The problem in cricket is that almost every element integral to the texture and rhythm of game can be “fixed" if a player (or umpire) so decides, and nobody need be the wiser. Even seasoned pros like Rahul Dravid and Shane Watson, I would imagine, had no clue to what Ajit Chandila, S. Sreesanth and Ankeet Chavan were allegedly up to.

That said, understanding human proclivity to stray from the straight and narrow, and given past experience, how the administration measures up to this challenge is no less significant. Spot-fixing may be impossible to detect but constant vigilance cannot hurt; indeed, it is imperative. This is where the BCCI has flopped.

Several of the top-notchers in the Indian cricket administration are lawyers, politicians, businessmen, etc., who should have enough “life-experience" to at least understand that with huge money also comes huge temptation, and the threat of corruption is inevitably only a step behind.

Instead, the BCCI—in typical blustering and disdainful style—paid lip service to the threat, put in perfunctory controls and decided that the millions of dollars filling its coffers, the TRP, or television, ratings and the IPL’s heady cocktail of glitz, glamour and hoopla, were the panacea to any problem. In effect the culture of the IPL reflected a looseness which reduced the fear of wrongdoers.

Strong signals of impending problems were addressed in a namby-pamby manner. A few years ago Paul Condon, former head of Scotland Yard and first chief of the International Cricket Council’s, or ICC’s, Anti Corruption Security Unit, had warned that the nature of Twenty20 cricket, the presence of international players, the crowd interest and the enormous amounts of money floating around meant that the IPL was susceptible to spot-fixing.

When a sting operation by a TV channel last year suggested that corruption in the IPL could be below the radar, involving fringe players, it created a minor stir and was then forgotten—only to come home to roost damagingly this season.

Despite the big crowds that have come to see the play-offs, the BCCI is kidding itself if it believes the damage is limited. Brand IPL has taken a beating. How serious the dent is remains to be seen, but sponsors, advertisers et al are reviewing their association with it.

The problem has been compounded by Sahara pulling out of not just this tournament, but also the sponsorship of the Indian team after this year. The dispute between the BCCI and Sahara is a long-standing one and unrelated to the spot-fixing scam, but its departure will hurt.

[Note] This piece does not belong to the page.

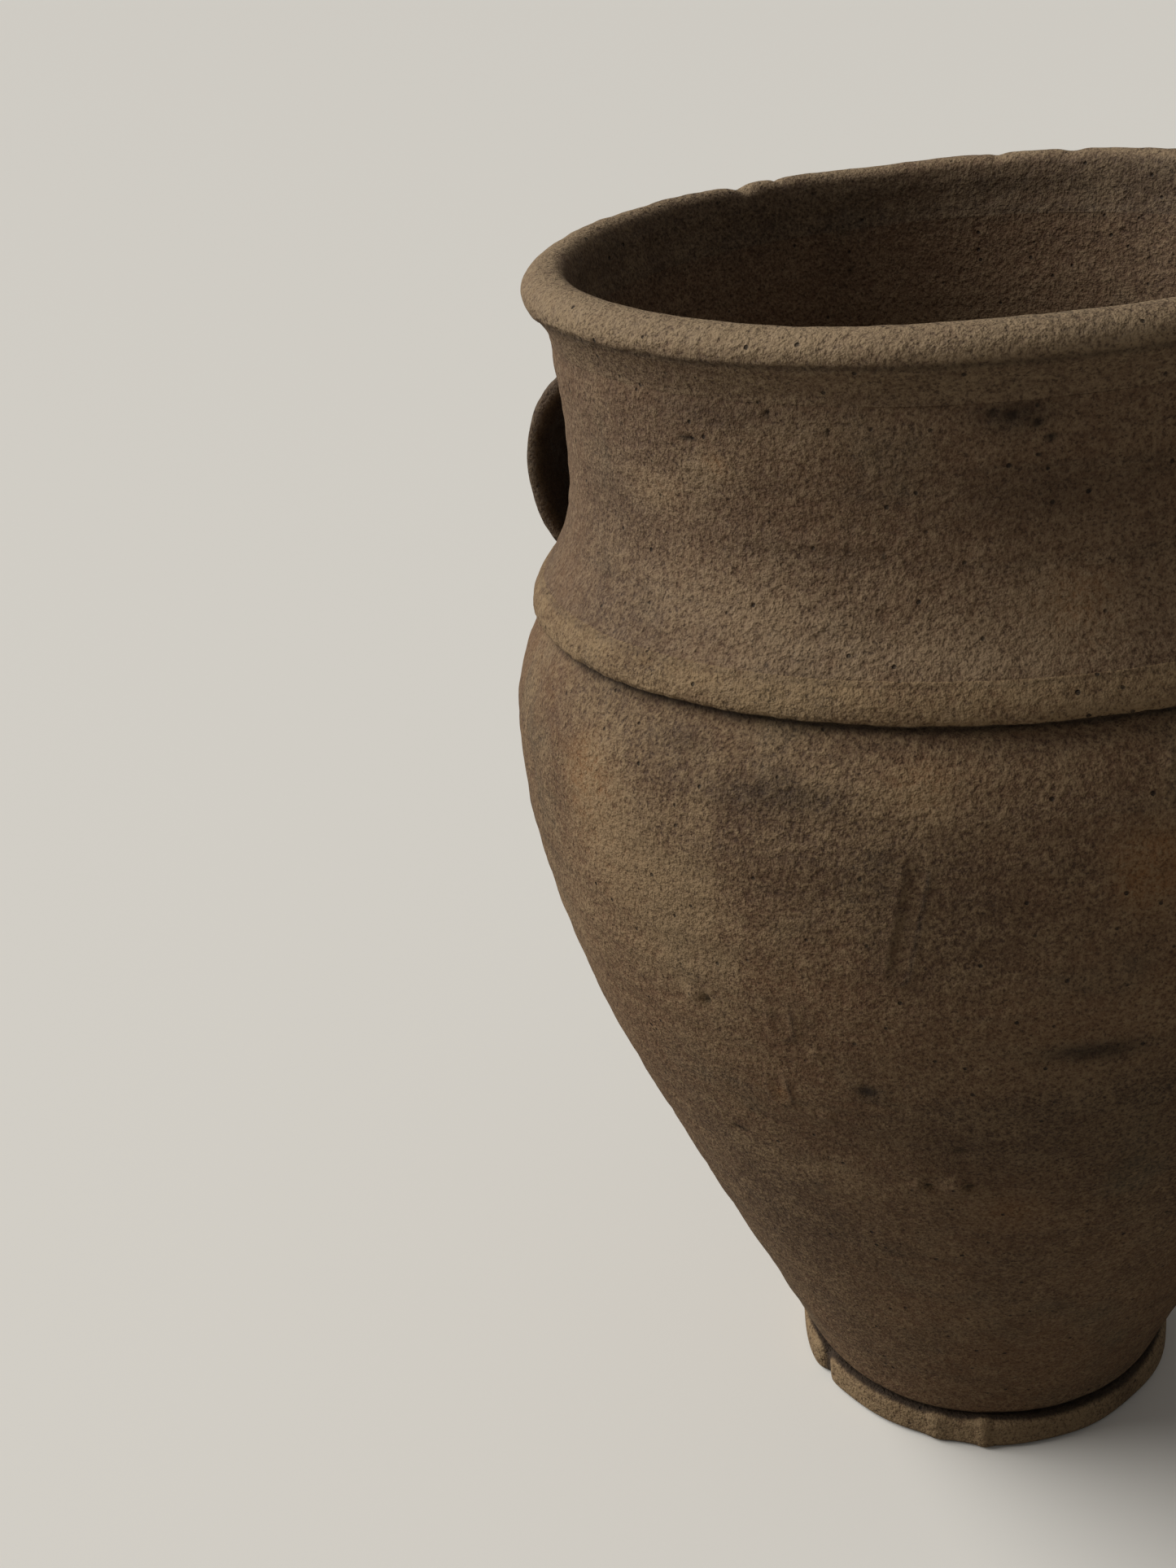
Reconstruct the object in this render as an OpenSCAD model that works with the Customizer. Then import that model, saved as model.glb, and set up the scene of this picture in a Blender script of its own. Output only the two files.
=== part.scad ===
// Olive jar of hand-thrown, smoke-darkened earthenware, in millimetres with +Z up.
// The origin is the middle of the foot's underside, the front is -Y and the handles lie along X.
// Points of an outline are [radius, height].

/* [Foot] */
// Width of the foot disc
foot_d = 138; // [116:1:160]
// Thickness of the foot disc
foot_h = 12.5; // [8:0.5:20]
// Rounding of the worn edge of the foot disc
foot_round = 2.5; // [1:0.5:4]

/* [Body] */
// Width of the cone at its lower end, before the heel rounds in
base_d = 134.5; // [110:0.5:150]
// Rounding of the heel, which leaves a dark groove over the foot
heel_r = 4.5; // [2:0.5:7]
// Outward lean of the cone for each millimetre of height
cone_lean = 0.42; // [0.3:0.01:0.5]
// Widest diameter of the belly
belly_d = 298.6; // [270:0.2:330]
// Height of the belly's widest line above the foot
belly_h = 252.5; // [230:0.5:270]
// Height of the joint between the two thrown parts of the body, above the foot
section_h = 150; // [110:1:200]
// Height of the body from the foot to the underside of the shoulder band
body_h = 303.5; // [290:0.5:323]
// Lean of the shoulder just under the band, inward for each millimetre of height
shoulder_lean = 0.62; // [0.45:0.01:0.8]
// Thickness of the body's wall, measured level
body_wall = 10; // [7:0.5:13]
// Thickness of the floor inside the body
floor_t = 12; // [9:0.5:18]
// Rounding where the floor turns up into the wall
floor_round = 14; // [8:1:24]

/* [Shoulder band] */
// Diameter of the joint of neck and body, where the band is pressed on
collar_d = 272; // [262:1:280]
// Height of the band
band_h = 10; // [7:0.5:14]
// How far the band stands out from the joint
band_out = 3.5; // [2:0.5:5]

/* [Neck] */
// Height of the neck from the band to the underside of the rim
neck_h = 74; // [64:0.5:86]
// Narrowest outer diameter of the neck
waist_d = 246; // [234:1:256]
// Height of the narrowest line above the band
waist_h = 40; // [34:0.5:48]
// Outer diameter of the neck under the rim
neck_top_d = 250; // [240:1:256]
// Thickness of the neck's wall, measured level
neck_wall = 9; // [7:0.5:12]

/* [Rim] */
// Outer diameter of the rolled rim
rim_d = 264; // [258:1:276]
// Inner diameter of the mouth
mouth_d = 235; // [226:1:240]
// Height of the rim
rim_h = 20; // [16:1:26]
// Rounding of the roll's outer edge
roll_r = 6; // [4:0.5:7]
// Rounding of the mouth's edge
lip_r = 5; // [3:0.5:6]
// Step where the rolled clay's lower edge lies on the neck
rim_step = 1; // [0.5:0.5:3]

/* [Handles] */
// Width of the strap
handle_w = 34; // [26:1:42]
// Thickness of the strap
handle_t = 11; // [8:0.5:14]
// Clear gap for the fingers between the neck's narrowest line and the strap
finger_gap = 23; // [18:0.5:32]
// Drop from the rim's underside to the top of the strap's centre line
handle_drop = 19.5; // [15:0.5:27]
// Depth of the loop's lowest centre point below the band
handle_land = 29.5; // [22:0.5:38]

/* [Hidden] */
$fn = 120;

// Finest height step that the wall's outline keeps apart
step_eps = 0.01;

// Heights from the floor
section_z = foot_h + section_h;
belly_z = foot_h + belly_h;
shoulder_z = foot_h + body_h;
band_top_z = shoulder_z + band_h;
neck_joint_z = shoulder_z + band_h / 2;
waist_z = band_top_z + waist_h;
rim_z = band_top_z + neck_h;
total_h = rim_z + rim_h;
floor_z = foot_h + floor_t;

// How far the curves keep their first and last direction, as shares of their height
cone_pull = 0.53;
belly_pull = 0.245;
shoulder_pull = 0.42;
flare_out_pull = 0.09;
flare_in_pull = 0.64;
flare_lean = 0.45;
neck_pull = 0.37;

function bezier(p0, p1, p2, p3, steps) = [
    for (i = [0:steps])
        let (t = i / steps)
        p0 * (1 - t) ^ 3 + 3 * p1 * t * (1 - t) ^ 2 + 3 * p2 * t ^ 2 * (1 - t) + p3 * t ^ 3
];
function arc(centre, r, from, to, steps) = [
    for (i = [0:steps])
        let (a = from + (to - from) * i / steps)
        centre + r * [cos(a), sin(a)]
];
function reversed(points) = [for (i = [len(points) - 1:-1:0]) points[i]];
function after_first(points) = [for (i = [1:len(points) - 1]) points[i]];
function inset(points, wall) = [for (p = points) p - [wall, 0]];

// Heel, cone, shoulder, flare and upper neck, the wall's outside from the foot to the rim
cone_angle = atan(cone_lean);
heel = arc([base_d / 2 - heel_r, foot_h + heel_r], heel_r, -90, -cone_angle, steps = 5);
cone_start = heel[len(heel) - 1];
cone_rise = belly_z - cone_start[1];
belly_point = [belly_d / 2, belly_z];
cone = bezier(
    cone_start,
    cone_start + cone_pull * cone_rise * [cone_lean, 1],
    belly_point - [0, belly_pull * cone_rise],
    belly_point,
    steps = 12
);
collar_low = [collar_d / 2, shoulder_z];
collar_top = [collar_d / 2, band_top_z];
shoulder_rise = shoulder_z - belly_z;
shoulder = bezier(
    belly_point,
    belly_point + [0, shoulder_pull * shoulder_rise],
    collar_low + shoulder_pull * shoulder_rise * [shoulder_lean, -1],
    collar_low,
    steps = 7
);
waist_point = [waist_d / 2, waist_z];
flare = bezier(
    collar_top,
    collar_top + flare_out_pull * waist_h * [-flare_lean, 1],
    waist_point - [0, flare_in_pull * waist_h],
    waist_point,
    steps = 8
);
neck_top = [neck_top_d / 2, rim_z];
upper_rise = rim_z - waist_z;
upper_neck = bezier(
    waist_point,
    waist_point + [0, neck_pull * upper_rise],
    neck_top - [0, neck_pull * upper_rise],
    neck_top,
    steps = 4
);
outer_wall = concat(
    heel,
    after_first(cone),
    after_first(shoulder),
    [collar_top],
    after_first(flare),
    after_first(upper_neck)
);
wall_table = [for (p = outer_wall) [p[1], p[0]]];
function wall_r(z) = lookup(z, wall_table);
function wall_between(low, high) = concat(
    [[wall_r(low), low]],
    [for (p = outer_wall) if (p[1] > low + step_eps && p[1] < high - step_eps) p],
    [[wall_r(high), high]]
);

// Inside of the body, where the floor turns up into the leaning wall
bowl_mid_r = wall_r(floor_z) - body_wall + floor_round * (cone_lean * (1 - sin(cone_angle)) - cos(cone_angle));
bowl = arc([bowl_mid_r, floor_z + floor_round], floor_round, -90, -cone_angle, steps = 6);
bowl_top_z = bowl[len(bowl) - 1][1];

// Rolled rim, from the step on the neck over the roll and down into the mouth
roll_from = -30;
roll_mid = [rim_d / 2 - roll_r, total_h - roll_r];
lip_mid = [mouth_d / 2 + lip_r, total_h - lip_r];
rim_outside = concat(
    [[neck_top_d / 2 + rim_step, rim_z]],
    arc(roll_mid, roll_r, roll_from, 90, steps = 8)
);
rim_inside = concat(arc(lip_mid, lip_r, 90, 180, steps = 6), [[neck_top_d / 2 - neck_wall, rim_z]]);

// Band's swelling section, flat where it is pressed on the joint
band_full = 0.7;
band_steps = 6;
band_section = [
    for (i = [0:band_steps])
        let (a = -90 + 180 * i / band_steps)
        [collar_d / 2 + band_out * max(cos(a), 0) ^ band_full, neck_joint_z + band_h / 2 * sin(a)]
];

// Strap handle, a round loop with a flattened section that thins to its edges.
// It sweeps a little past a half turn, so that both ends run into the neck and shoulder.
loop_r = (rim_z - handle_drop - shoulder_z + handle_land) / 2;
loop_z = shoulder_z - handle_land + loop_r;
loop_x = waist_d / 2 + finger_gap + handle_t / 2 - loop_r;
strap_square = 0.8;
strap_sides = 12;
loop_sweep = 200;
function keep_sign(v, power) = sign(v) * abs(v) ^ power;
strap_section = [
    for (i = [0:strap_sides - 1])
        let (a = 360 * i / strap_sides)
        [loop_r + handle_t / 2 * keep_sign(cos(a), strap_square), handle_w / 2 * keep_sign(sin(a), strap_square)]
];

module thrown(outline) {
    rotate_extrude() polygon(outline);
}

module neck_and_shoulder() {
    low = loop_z - loop_r - handle_t;
    thrown(concat(
        [[0, low]],
        wall_between(low, shoulder_z),
        band_section,
        wall_between(band_top_z, rim_z),
        [[0, rim_z]]
    ));
}

module foot() {
    color("#54442f")
    thrown(concat(
        [[0, 0]],
        arc([foot_d / 2 - foot_round, foot_round], foot_round, -90, 0, steps = 4),
        arc([foot_d / 2 - foot_round, foot_h - foot_round], foot_round, 0, 90, steps = 4),
        [[0, foot_h]]
    ));
}

module lower_body() {
    color("#5e4c38")
    thrown(concat(
        [[0, foot_h]],
        wall_between(foot_h, section_z),
        reversed(inset(wall_between(bowl_top_z, section_z), body_wall)),
        reversed(bowl),
        [[0, floor_z]]
    ));
}

module upper_body() {
    color("#6a553c")
    thrown(concat(
        wall_between(section_z, neck_joint_z),
        reversed(inset(wall_between(section_z, neck_joint_z), body_wall))
    ));
}

module shoulder_band() {
    color("#786145")
    thrown(band_section);
}

module neck() {
    color("#655240")
    thrown(concat(
        wall_between(neck_joint_z, rim_z),
        reversed(inset(wall_between(neck_joint_z, rim_z), neck_wall))
    ));
}

module rim() {
    color("#75624b")
    thrown(concat(rim_outside, rim_inside));
}

module handle() {
    color("#4a3d30")
    difference() {
        translate([-loop_x, 0, loop_z])
            rotate([90, 0, 180])
                rotate([0, 0, -loop_sweep / 2])
                    rotate_extrude(angle = loop_sweep) polygon(strap_section);
        neck_and_shoulder();
    }
}

module handle_left() {
    handle();
}

module handle_right() {
    rotate([0, 0, 180]) handle();
}

foot();
lower_body();
upper_body();
shoulder_band();
neck();
rim();
handle_left();
handle_right();
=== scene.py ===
import itertools
import math

import bmesh
import bpy
import numpy as np
from mathutils import Matrix, Vector


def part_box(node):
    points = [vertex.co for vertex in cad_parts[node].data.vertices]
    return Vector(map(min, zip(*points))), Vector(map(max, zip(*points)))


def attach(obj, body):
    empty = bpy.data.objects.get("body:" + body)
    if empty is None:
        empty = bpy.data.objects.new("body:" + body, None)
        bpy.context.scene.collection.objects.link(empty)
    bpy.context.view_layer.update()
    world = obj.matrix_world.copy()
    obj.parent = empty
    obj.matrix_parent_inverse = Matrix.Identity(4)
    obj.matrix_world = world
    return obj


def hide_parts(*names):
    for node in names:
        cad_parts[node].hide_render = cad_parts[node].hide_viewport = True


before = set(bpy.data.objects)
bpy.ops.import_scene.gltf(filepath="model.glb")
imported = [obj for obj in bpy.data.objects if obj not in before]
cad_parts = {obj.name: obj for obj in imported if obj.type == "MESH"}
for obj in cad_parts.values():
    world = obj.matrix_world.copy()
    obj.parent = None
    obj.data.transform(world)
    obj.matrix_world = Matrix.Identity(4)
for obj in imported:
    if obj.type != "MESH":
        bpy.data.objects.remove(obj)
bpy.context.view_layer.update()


# Table, window light and camera
# The jar stands by itself on a pale table top that runs on past the picture on every side. A big
# window at the left lights it softly, and the room adds a little warm light from all round.

mm = 0.001
camera_place = Vector((202.1, -555.2, 530.8)) * mm
camera_right = Vector((0.8637, 0.4932, -0.1041)).normalized()
camera_up = Vector((-0.1370, 0.4284, 0.8931)).normalized()
camera_lens = 43.9
table_half = 40.0
window_from = Vector((-0.80, -0.22, 0.62))


def srgb(red, green, blue):
    """A colour as it is read off a screen, 0 to 255, as the linear colour that a shader takes."""
    parts = [c / 255 for c in (red, green, blue)]
    return tuple(c / 12.92 if c <= 0.04045 else ((c + 0.055) / 1.055) ** 2.4 for c in parts) + (1.0,)


view_back = camera_right.cross(camera_up).normalized()
true_up = view_back.cross(camera_right)
camera_data = bpy.data.cameras.new("camera")
camera_data.sensor_width = 36.0
camera_data.lens = camera_lens
camera_data.clip_start = 0.02
camera_data.clip_end = 200.0
camera = bpy.data.objects.new("camera", camera_data)
turn_matrix = Matrix((camera_right, true_up, view_back)).transposed().to_4x4()
camera.matrix_world = Matrix.Translation(camera_place) @ turn_matrix
bpy.context.scene.collection.objects.link(camera)
bpy.context.scene.camera = camera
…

If the IPL goes back to eight teams, it loses out on substantial money; if it invites bids for a replacement, it is unlikely to get the same valuation which will antagonize all other franchises too. Yes, this is the worst time to go shopping for a Team India sponsor.

Yet it is the fan the BCCI must worry about most. The edifice of sport is raised on implicit trust in its practitioners and administrators. Deficit of this trust mocks not just the sport but also its supporters—fans and sponsors. A total collapse of credibility can make the enterprise unsustainable.

Going ahead, the BCCI’s task is to restore credibility: not just of the IPL, but its own, and that of the sport. The board needs to open itself up to greater transparency and put in structures that rebuild trust. Even if untrue, the widely held perception is that the cricket board is a brotherhood indulging in all kinds of shenanigans.

I am against government control of the BCCI, but to my mind there is no reason why it cannot agree to come under the Right to Information Act. It may be a private body, but its activities involve and affect the lives of millions.

Where the IPL is concerned, apart from the shareholding patterns and financial dealings of franchises being put in the public domain, the governing council needs to have a couple of independent directors and an ombudsman. It also needs a full-time commissioner dedicated to the task of running a robust sports league, not someone canoodling with the rich, powerful and glamorous.

As a first step, however, I would recommend iconic cricketers like Sachin Tendulkar, M.S. Dhoni, Dravid, Ricky Ponting, Sourav Ganguly and V.V.S. Laxman end their reticence—or the BCCI imposed silence—to speak out against cheats in the sport.

It’s not enough to say “I’m all right, Jack" and let the devil take the hindmost.

Ayaz Memon is a senior columnist who writes on sports and other matters.